** START Available data **

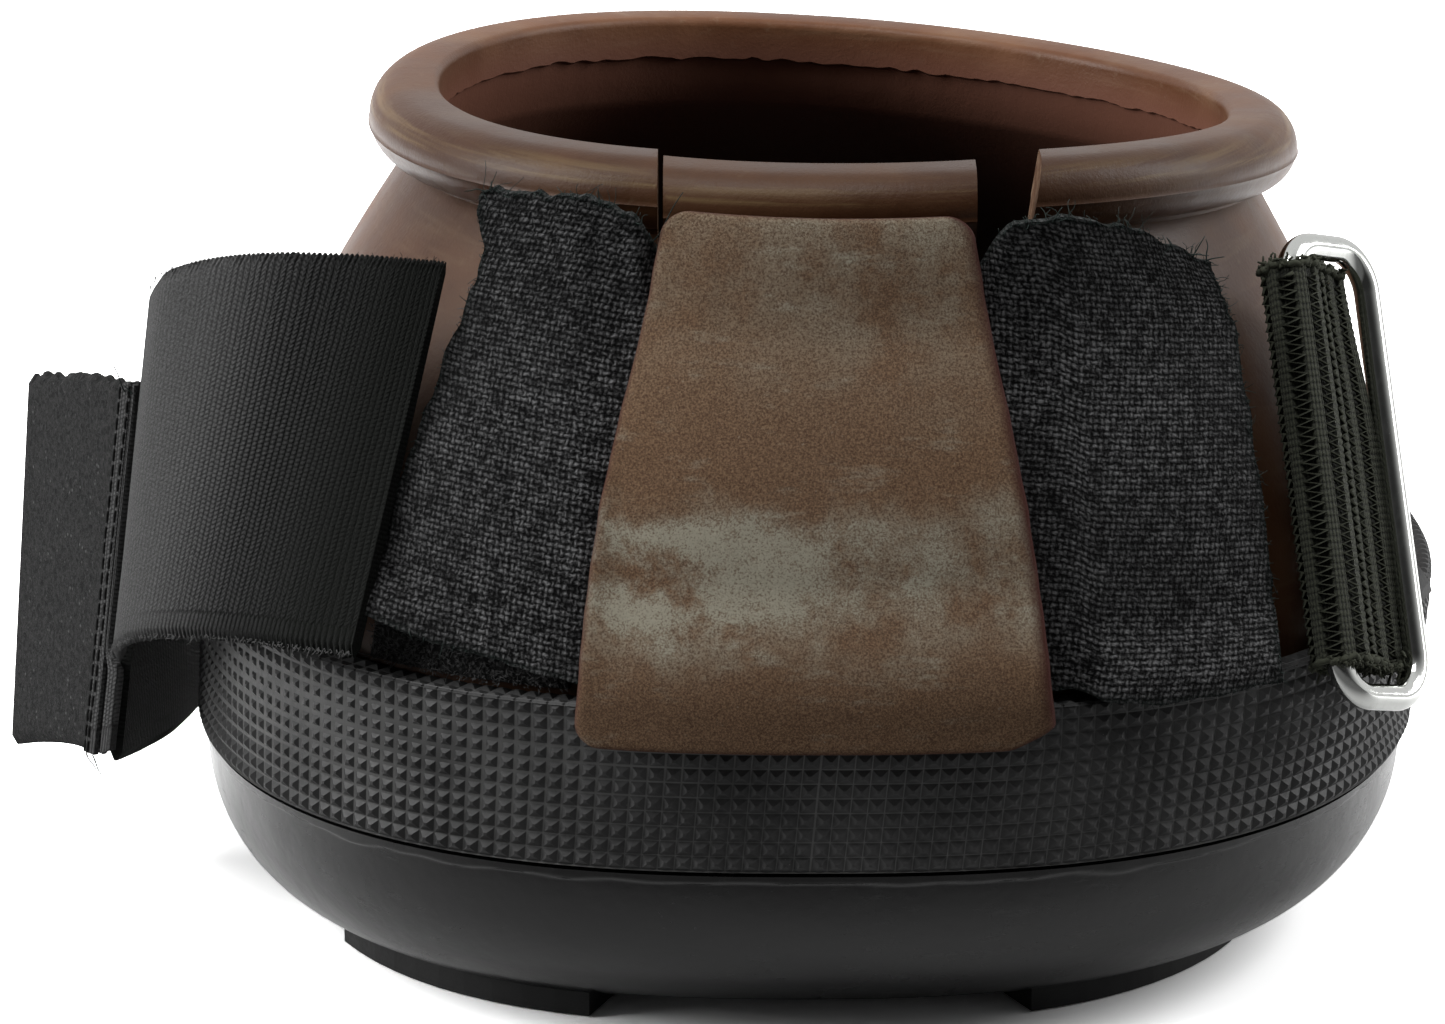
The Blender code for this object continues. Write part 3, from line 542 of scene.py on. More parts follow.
def black_look():
    """Glossy black moulded rubber with scuffs and settled dust."""
    look = Look("bowl_rubber", Specular_IOR_Level=0.55)
    clouds, fine = look.noise(28, 5, 0.6), look.noise(650, 4, 0.65)
    scuffs = look.span(look.streaks((190, 190, 900), 6, 0.75, (0.5, 0.25, 0.3)), 0.585, 0.66)
    marks = look.times(scuffs, look.span(clouds, 0.45, 0.62))
    color = look.blend(look.span(clouds, 0.4, 0.7, 0.0, 0.5), (0.0035, 0.0035, 0.0037), (0.010, 0.010, 0.0102))
    color = look.blend(look.times(marks, 0.5), color, grey(0.055))
    specks = look.span(look.cells(900), 0.0, 0.16, 1.0, 0.0)
    specks = look.times(specks, look.span(look.noise(130, 3), 0.60, 0.68, 0.0, 0.8))
    color = look.blend(specks, color, grey(0.15))
    color = look.blend(look.attribute("glue"), color, grey(0.0035))
    rough = look.plus(look.span(clouds, 0.3, 0.7, 0.20, 0.30), look.times(marks, 0.2))
    bumps = look.bump(look.noise(60, 4, 0.55), 0.0005, 0.6)
    return look.finish(Base_Color=color, Roughness=rough, Normal=look.bump(fine, 0.00004, 0.7, bumps))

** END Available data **

What to produce — Your task is to repeat each line of the material exactly.

Output —
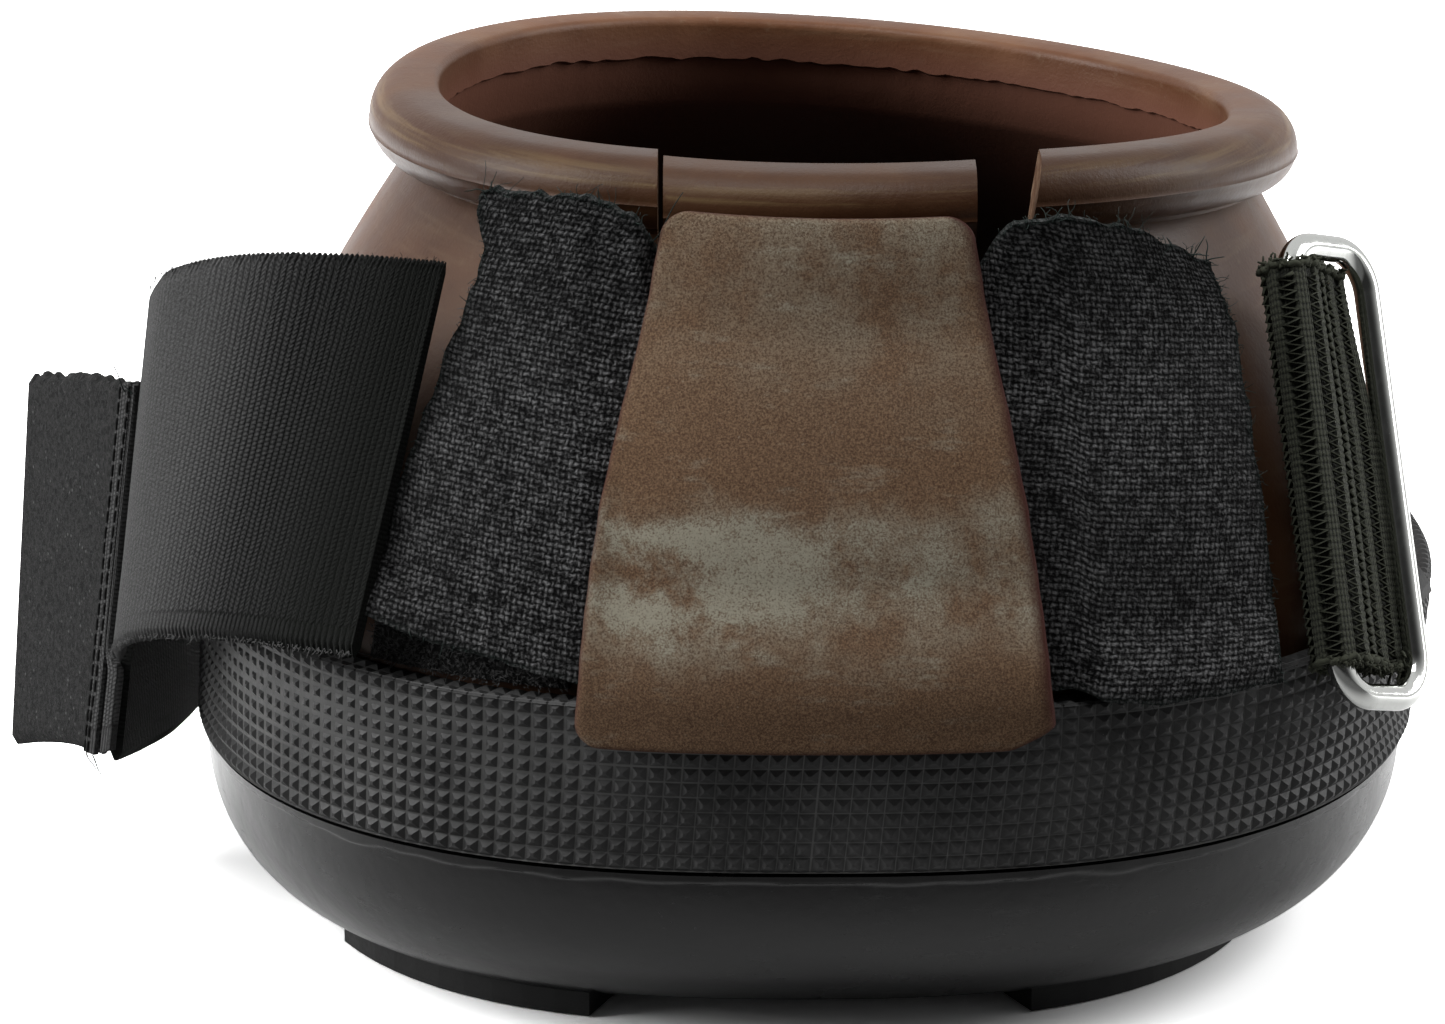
The Blender code for this object continues. Write part 3, from line 542 of scene.py on. More parts follow.
def black_look():
    """Glossy black moulded rubber with scuffs and settled dust."""
    look = Look("bowl_rubber", Specular_IOR_Level=0.55)
    clouds, fine = look.noise(28, 5, 0.6), look.noise(650, 4, 0.65)
    scuffs = look.span(look.streaks((190, 190, 900), 6, 0.75, (0.5, 0.25, 0.3)), 0.585, 0.66)
    marks = look.times(scuffs, look.span(clouds, 0.45, 0.62))
    color = look.blend(look.span(clouds, 0.4, 0.7, 0.0, 0.5), (0.0035, 0.0035, 0.0037), (0.010, 0.010, 0.0102))
    color = look.blend(look.times(marks, 0.5), color, grey(0.055))
    specks = look.span(look.cells(900), 0.0, 0.16, 1.0, 0.0)
    specks = look.times(specks, look.span(look.noise(130, 3), 0.60, 0.68, 0.0, 0.8))
    color = look.blend(specks, color, grey(0.15))
    color = look.blend(look.attribute("glue"), color, grey(0.0035))
    rough = look.plus(look.span(clouds, 0.3, 0.7, 0.20, 0.30), look.times(marks, 0.2))
    bumps = look.bump(look.noise(60, 4, 0.55), 0.0005, 0.6)
    return look.finish(Base_Color=color, Roughness=rough, Normal=look.bump(fine, 0.00004, 0.7, bumps))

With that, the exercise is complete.